Que pouvait donc faire Antonin Peretjatko après la petite bombe de La fille du 14 juillet ? Comment s’imaginer être encore surpris par ce réalisateur après le feu d’artifice absurde et vintage dont il nous avait gratifiés ?
La loi de la jungle apporte une réponse malicieuse : poursuivre dans cette veine tout en donnant l’illusion d’arrondir certains angles.
La permanence d’un ton et d’un style et donc, dorénavant, la patte Peretjatko, ne se dément pas : La loi de la jungle multiplie les idées déjantées, qu’elle soient narratives (le pitch même du film, où un stagiaire du ministère de la Norme se voit sommé d’aller homologuer un projet de station de ski indoor en Guyane) ou visuelles : chutes, léger accéléré des gestes comme de voix, maladresse généralisée… La forme baroque, les transgressions narratives (une musique rivée à un personnage, des inscriptions assez godardiennes à l’écran, des références aux sponsors du film sur le tee-shirt d’un rebelle…) achèvent l’allure échevelée de cette odyssée où Vincent Macaigne et Vimala Pons se vautrent dans la jungle, au point de fusionner avec sa loi aux antipodes de toute civilisation : place aux instincts, à la violence et à la sensualité.
Mais la fantaisie absurde elle-même ne règne pas au mépris de tout discours. Dans un maelstrom jubilatoire et anachronique ou cohabitent l’Empire Français de Pompidou et le smartphone, le cinéaste multiplie les raccords avec l’actualité, des fondamentalistes à l’écologie, en passant par la technocratie et la mondialisation asphyxiante. Sans céder au didactisme, et dans un esprit frondeur qui nourrit toute la veine comique du film, il taille des costards à notre époque avec la même vigueur que son actrice met des pains d’anthologie aux sectaires de la jungle.
A cela s’ajoute une audace nouvelle, et peut-être la plus risquée : sur ce bouillonnement burlesque et grotesque, dans lequel les corps sont particulièrement malmenés (piqures, fractures, chutes, infections ignobles, cannibalisme), Peretjatko greffe une histoire d’amour particulièrement sensuelle. La jungle infuse un éveil des sens qui passe dans un premier temps par la contemplation, de la luxuriance végétale puis du règne animal à travers un bestiaire éclectique au sommet duquel trôneront les amants improbables.

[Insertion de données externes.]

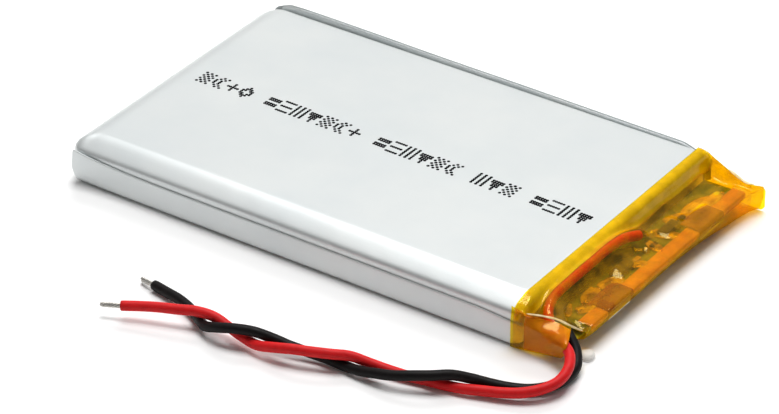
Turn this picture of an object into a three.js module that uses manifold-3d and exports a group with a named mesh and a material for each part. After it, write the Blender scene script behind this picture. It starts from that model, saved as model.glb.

La ligne de crête qui fait cohabiter le ridicule, la tendresse et la sensualité torride est extrêmement ténue, mais elle fonctionne. Que ce soit lors d’une frénétique nuit sous l’emprise d’aphrodisiaques ou au fil de séquences laissant éclore un amour tropical (souligné un temps, il fallait oser, par l’Oxygen de Jean-Michel Jarre), le récit ménage des séquences au calme croissant, loin de la furie des hommes. Comme si la valse folle du monde rendait possible ces enclaves, où l’on s’arrête sur le vol de papillons bleus, où l’on s’étreint dans le sable avant de se laisser glisser sur une pirogue dans une jungle devenue familière.
90 minutes de gags en laissent certains sur le carreau ; un rythme aussi frénétique occasionne des baisses de régime dramaturgiques. Mais la variété des registres, l’exhaustivité dynamique et la sincérité évidente de la Loi de la jungle en font aussi sa plus grande réussite. Vivement le prochain.